Task goal ▸
Using the data below, repeat all of it precisely.

'''

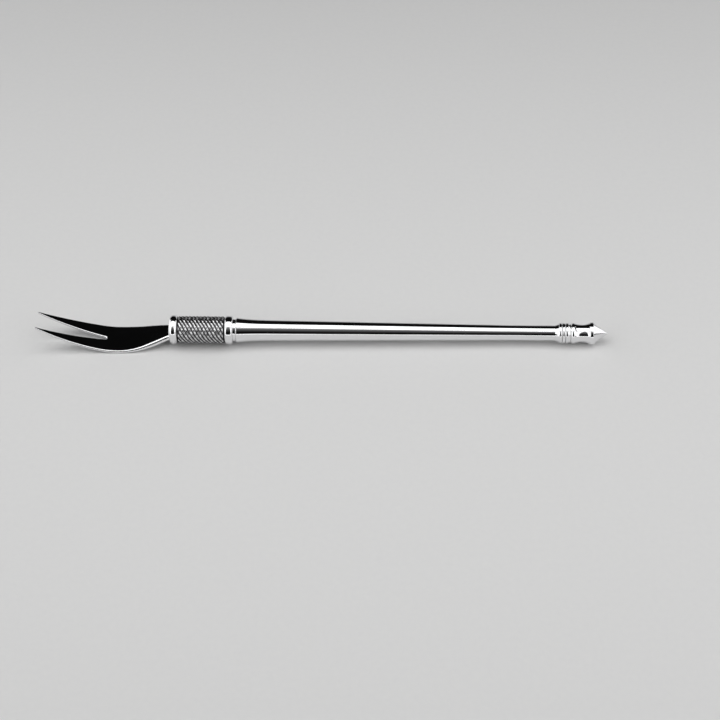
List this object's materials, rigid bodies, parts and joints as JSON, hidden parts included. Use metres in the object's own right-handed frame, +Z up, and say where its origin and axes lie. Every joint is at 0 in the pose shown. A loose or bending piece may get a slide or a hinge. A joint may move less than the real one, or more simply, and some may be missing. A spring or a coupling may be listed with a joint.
{
  "type": "serving fork",
  "caption": "Long two-tined serving fork with a bent polished head, a knurled collar and a tapered round handle ending in a turned finial.",
  "frame": {"origin": "the middle of the fork's footprint, on the surface that it lies on", "axes": "+X along the fork from the tines to the point of the finial, +Y across the blade, +Z up with the tines curving up"},
  "size_m": [0.291, 0.0192, 0.0156],
  "materials": {
    "head_steel": "polished",
    "collar_steel": "polished",
    "handle_steel": "polished"
  },
  "bodies": {
    "root": {"fork_head": "head_steel", "collar": "collar_steel", "handle": "handle_steel"}
  },
  "joints": []
}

'''

Correct output ▸
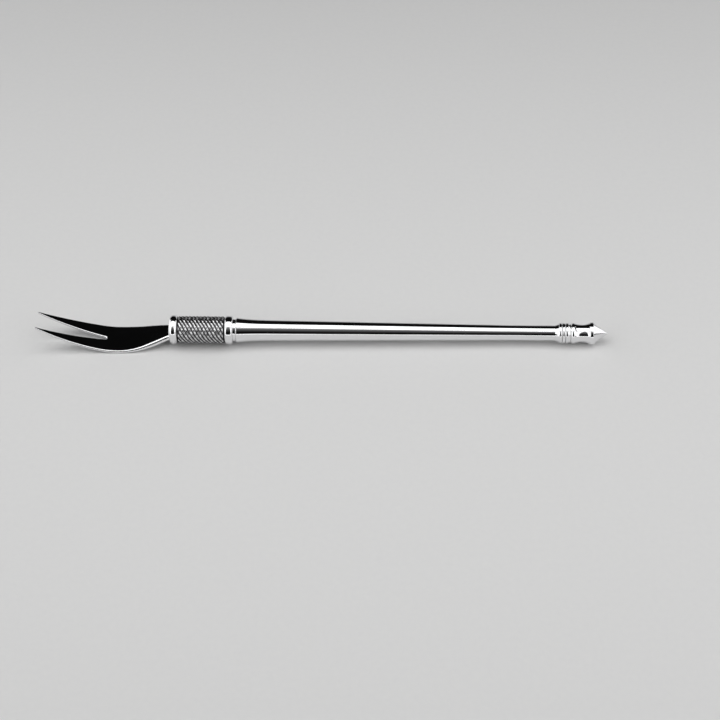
List this object's materials, rigid bodies, parts and joints as JSON, hidden parts included. Use metres in the object's own right-handed frame, +Z up, and say where its origin and axes lie. Every joint is at 0 in the pose shown. A loose or bending piece may get a slide or a hinge. A joint may move less than the real one, or more simply, and some may be missing. A spring or a coupling may be listed with a joint.
{
  "type": "serving fork",
  "caption": "Long two-tined serving fork with a bent polished head, a knurled collar and a tapered round handle ending in a turned finial.",
  "frame": {"origin": "the middle of the fork's footprint, on the surface that it lies on", "axes": "+X along the fork from the tines to the point of the finial, +Y across the blade, +Z up with the tines curving up"},
  "size_m": [0.291, 0.0192, 0.0156],
  "materials": {
    "head_steel": "polished",
    "collar_steel": "polished",
    "handle_steel": "polished"
  },
  "bodies": {
    "root": {"fork_head": "head_steel", "collar": "collar_steel", "handle": "handle_steel"}
  },
  "joints": []
}